A win for Goal 1 and citizen participation in Hood River County!

Meriel Darzen and Alyson Marchi-Young
Tue, 10/30/2018 (All day)
Hood River Tractor by Lucas Jans

Our affiliate Hood River Valley Residents Committee (HRVRC) won an important case at the Land Use Board of Appeals (LUBA) on October 15, 2018. HRVRC had appealed a local permit decision that was made without a hearing.

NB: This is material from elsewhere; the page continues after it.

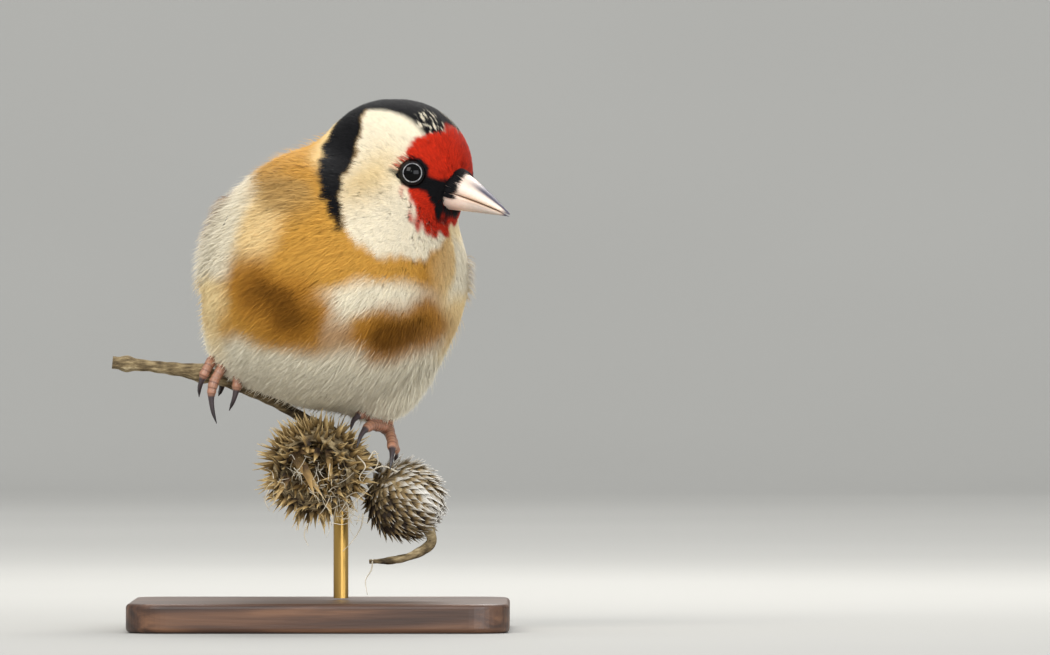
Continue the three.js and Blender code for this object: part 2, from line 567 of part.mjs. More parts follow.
// A three-sided spike, bent at its middle, wider than it is deep.
function spike(root, direction, outwards, length, half) {
  const across = V().crossVectors(direction, outwards).normalize();
  const up = V().crossVectors(across, direction).normalize();
  const ring = (centre, size) => [
    centre.clone().addScaledVector(across, size),
    centre.clone().addScaledVector(up, size * 0.75),
    centre.clone().addScaledVector(across, -size),
  ];
  const bend = root.clone().addScaledVector(direction, length * 0.55).addScaledVector(up, length * 0.06);
  const tip = root.clone().addScaledVector(direction, length).addScaledVector(up, length * 0.02);
  const points = [...ring(root, half), ...ring(bend, half * 0.72), tip];
  const geometry = new THREE.BufferGeometry().setFromPoints(points);
  geometry.setIndex([0, 1, 2, 0, 3, 4, 0, 4, 1, 1, 4, 5, 1, 5, 2, 2, 5, 3, 2, 3, 0, 3, 6, 4, 4, 6, 5, 5, 6, 3]);
  return facingOut(geometry);
}
// Spines or bracts all over a seed head, shortened where they would meet the bird's plumage.
function spikesOf(spec) {
  const { centre, radius, spikes } = spec;
  const axis = spec.axis.clone().normalize();
  const draw = drawsFrom(spikes.seed);
  return spread(spikes.count).flatMap((place) => {
    const lean = axis.dot(place);
    const direction = place.clone().multiplyScalar(spikes.radial).addScaledVector(axis, spikes.axial)
      .add(V(draw() - 0.5, draw() - 0.5, draw() - 0.5).multiplyScalar(spikes.stray)).normalize();
    const full = lerp(spikes.shortest, spikes.longest, draw());
    const root = centre.clone().addScaledVector(place, radius - spikes.sunk);
    if (lean > spikes.openFrom || lean < -0.93) return [];
    const clearLength = [1, 0.75, 0.5].map((share) => share * full).find((length) =>
      [0.4, 0.7, 1].every((t) => plumage(root.clone().addScaledVector(direction, t * length)) > GAP + 0.25));
    return clearLength ? [spike(root, direction, place, clearLength + spikes.sunk, spikes.half)] : [];
  });
}
// The two heads are kept apart by a plane between them.
const betweenHeads = HEAD_B.centre.clone().sub(HEAD_A.centre).normalize();
const midway = HEAD_A.centre.dot(betweenHeads) + 8.7;
function seedHead(spec, side) {
  const { centre, radius, bowl } = spec;
  const axis = spec.axis.clone().normalize();
  let body = core(spec, 0);
  if (bowl) {
    const hollow = centre.clone().addScaledVector(axis, bowl.away);
    body = body.subtract(solid(new THREE.IcosahedronGeometry(bowl.radius, 2)).translate([hollow.x, hollow.y, hollow.z]));
  }
  const curl = spec.curl ? [tube(spec.curl, [1.3, 0.9, 0.75, 0.5, 0.2], 6, 9)] : [];
  const plane = betweenHeads.clone().multiplyScalar(side);
  return fuse([body, ...spikesOf(spec), ...(spec.tuft ?? []).map((blade) => spike(...blade)), ...curl])
    .subtract(stem(GAP))
    .subtract(foot("left", GAP))
    .subtract(rod(GAP))
    .trimByPlane([plane.x, plane.y, plane.z], side * midway + GAP / 2);
}
function perchStem() {
  return stem(0);
}

// Stand: a flat base with rounded corners, and one rod up to the fork of the stem.
function base() {
  const { width, depth, corner, thick } = BASE;
  const [w, d] = [width / 2, depth / 2];
  const outline = new THREE.Shape()
    .moveTo(-w + corner, -d).lineTo(w - corner, -d)
    .absarc(w - corner, -d + corner, corner, -Math.PI / 2, 0)
    .lineTo(w, d - corner).absarc(w - corner, d - corner, corner, 0, Math.PI / 2)
    .lineTo(-w + corner, d).absarc(-w + corner, d - corner, corner, Math.PI / 2, Math.PI)
    .lineTo(-w, -d + corner).absarc(-w + corner, -d + corner, corner, Math.PI, 1.5 * Math.PI);
  const plate = new THREE.ExtrudeGeometry(outline, { depth: thick, bevelEnabled: false, curveSegments: 6 });
  return facingOut(indexed(plate));
}
function indexed(geometry) {
  const bare = geometry.clone();
  for (const name of Object.keys(bare.attributes)) if (name !== "position") bare.deleteAttribute(name);
  return mergeVertices(bare, 1e-4);
}
function rod(grow) {
  const { radius, x, y, top } = ROD;
  const height = top - BASE.thick - GAP;
  const shaft = new THREE.CylinderGeometry(radius + grow, radius + grow, height, 20).rotateX(Math.PI / 2);
  const standing = solid(shaft).translate([x, y, BASE.thick + GAP + height / 2]);
  return grow ? standing : standing.subtract(stem(GAP));
}

const model = new THREE.Group();
model.add(
  node("head", head(), materials.white),
  node("neck", neck(), materials.buff),
  node("torso", torso(), materials.buff),
  node("bill_upper", bill(0, true), materials.horn),
  node("bill_lower", bill(0, false), materials.horn),
  node("eye_left", eye(1, 0), materials.eye),
  node("eye_right", eye(-1, 0), materials.eye),
  node("wing_left", wing(1), materials.black),
  node("wing_right", wing(-1), materials.black),
  node("tail", tail(), materials.black),
  node("leg_left", leg("left", 0), materials.leg),
  node("leg_right", leg("right", 0), materials.leg),
  node("foot_left", foot("left", 0), materials.leg),
  node("foot_right", foot("right", 0), materials.leg),
  node("perch_stem", perchStem(), materials.straw),
  node("perch_head_a", seedHead(HEAD_A, -1), materials.straw),
  node("perch_head_b", seedHead(HEAD_B, 1), materials.straw),
  node("stand_rod", rod(0), materials.brass),
  node("stand_base", base(), materials.wood),
);
export default model;
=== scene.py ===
# %% [markdown]
# A European goldfinch, perched and fluffed up on a dry thistle stem, at life size.
# The solids give its outline; this script gives it skin, plumage, horn, scales and the dry plant.
# Everything is worked out in millimetres and turned to metres when a mesh is made.

import bmesh
import bpy
import numpy as np
from mathutils import Matrix, Vector


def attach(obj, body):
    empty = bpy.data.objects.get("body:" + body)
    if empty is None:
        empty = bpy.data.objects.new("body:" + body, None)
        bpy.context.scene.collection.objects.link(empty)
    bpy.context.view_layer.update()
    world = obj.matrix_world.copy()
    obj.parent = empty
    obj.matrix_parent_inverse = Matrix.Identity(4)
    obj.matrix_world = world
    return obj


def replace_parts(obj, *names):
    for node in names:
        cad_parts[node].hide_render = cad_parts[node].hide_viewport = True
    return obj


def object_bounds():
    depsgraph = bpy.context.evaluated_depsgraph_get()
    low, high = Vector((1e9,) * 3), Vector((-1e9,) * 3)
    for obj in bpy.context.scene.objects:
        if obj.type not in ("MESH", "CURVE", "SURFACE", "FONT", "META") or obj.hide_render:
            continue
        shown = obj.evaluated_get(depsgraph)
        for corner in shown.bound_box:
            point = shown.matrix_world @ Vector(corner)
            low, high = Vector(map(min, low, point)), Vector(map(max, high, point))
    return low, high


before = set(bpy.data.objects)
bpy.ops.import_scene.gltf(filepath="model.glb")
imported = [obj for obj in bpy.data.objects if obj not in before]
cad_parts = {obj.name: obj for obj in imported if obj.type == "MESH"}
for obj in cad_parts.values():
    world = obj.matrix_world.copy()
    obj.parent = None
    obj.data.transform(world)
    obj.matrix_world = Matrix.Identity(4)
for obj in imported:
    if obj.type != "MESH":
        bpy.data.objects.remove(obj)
cad_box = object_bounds()
MM = 0.001


def linked(name, data):
    """A new object for some data, linked to the scene."""
    made = bpy.data.objects.new(name, data)
    bpy.context.scene.collection.objects.link(made)
    return made


print("solids:", len(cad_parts), "box:", [[round(c, 4) for c in corner] for corner in cad_box])

# %% [markdown]
# The camera stands far off with a long lens, as a bird photographer does, so the bird shows no
# perspective of its own. Its place comes from the photo's scale: how many pixels a millimetre
# takes, where the stand's middle falls across the picture, and where its floor falls down it.

# %% Camera
PHOTO_WIDTH = 1050
PHOTO_HEIGHT = 655
PIXELS_PER_MM = 5.75
MIDDLE_PIXEL_X = 320
FLOOR_PIXEL_Y = 629
CAMERA_DISTANCE = 2500
SENSOR_WIDTH = 36


def from_photo(x, y):
    """Place across and up, in millimetres, of a pixel of the photo."""
    return (x - MIDDLE_PIXEL_X) / PIXELS_PER_MM, (FLOOR_PIXEL_Y - y) / PIXELS_PER_MM


def to_photo(points):
    """Pixels of the photo, across and down, where points are seen."""
    return points[..., 0] * PIXELS_PER_MM + MIDDLE_PIXEL_X, FLOOR_PIXEL_Y - points[..., 2] * PIXELS_PER_MM


camera_x, camera_z = from_photo(PHOTO_WIDTH / 2, PHOTO_HEIGHT / 2)
camera = linked("camera", bpy.data.cameras.new("camera"))
camera.location = (camera_x * MM, -CAMERA_DISTANCE * MM, camera_z * MM)
camera.rotation_euler = (np.pi / 2, 0, 0)
camera.data.sensor_width = SENSOR_WIDTH
camera.data.lens = SENSOR_WIDTH * CAMERA_DISTANCE / (PHOTO_WIDTH / PIXELS_PER_MM)
camera.data.clip_end = 20
bpy.context.scene.camera = camera
print("lens:", round(camera.data.lens), "mm")

# %% [markdown]
# The light is a bright overcast day: one broad soft window high on the left, a broader and softer
# fill from the right, a lamp behind to lift the edges of the down, one for the backdrop and a
# small one for the shine in the eye.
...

Hood River County’s local planning director recently approved a conditional use permit to allow a short-term rental on exclusive farmland. Hood River County is among the most expensive rural counties in the US and the unprecedented growth in Short Term Rentals and second homes has started to impact housing affordability, neighborhood livability and threaten farmland. The City of Hood River and the local communities throughout the county have been struggling with a very tight housing market for locals, as well as ensuring that their incredibly valuable agricultural resources remain viable for current and future farmers. A short-term rental on farmland does not help either of these issues. Instead, it puts a greater strain on the community and further drives a wedge between housing and farmland preservation.

The decision to allow the permit, made with no hearing, was a blow to Oregon’s Statewide Planning Goal 1 – Citizen Involvement. HRVRC initially appealed the Planning Director’s decision to the County Planning Commission. However, the County denied that HRVRC had standing to appeal because they had not submitted comments before the decision was made. You read that right. An appeal of a decision made behind closed-doors was denied on the basis that the appellant was not also ‘in the room,’ so to speak.

Heather Staten

“Public involvement is the bedrock of Oregon’s land use system.” Said Heather Staten, Executive Director of Hood River Valley Residents Committee. “One of our organization’s most important jobs is protecting the public’s right to meaningfully participate in land use decisions.” 

State law provides that where a city or county does not hold a public hearing on a permit application, aggrieved parties or those that were entitled to notice of the decision have the opportunity to appeal and ask for an evidentiary hearing. HRVRC, represented by Sean Malone, took their case to LUBA, arguing that because a decision was made without a hearing, they are entitled to an appeal. LUBA agreed. It held that Hood River County’s code provision denying appeals in decisions without a hearing was inconsistent with state law. The county’s position effectively deprived aggrieved parties from their “day in court” to contest the permit.

This win is very important because it supports the public’s ability to participate in local land use proceedings, validating Goal 1. “In the future, folks in Hood River will be allowed to participate just like Goal 1 and state law envisions.” Says Staten.

While a single conditional use permit may seem innocuous, this particular confluence between farmland preservation and short-term rentals really does need more thoughtful review. We are grateful for the tireless efforts of HRVRC to promote a healthy, balanced region for their community.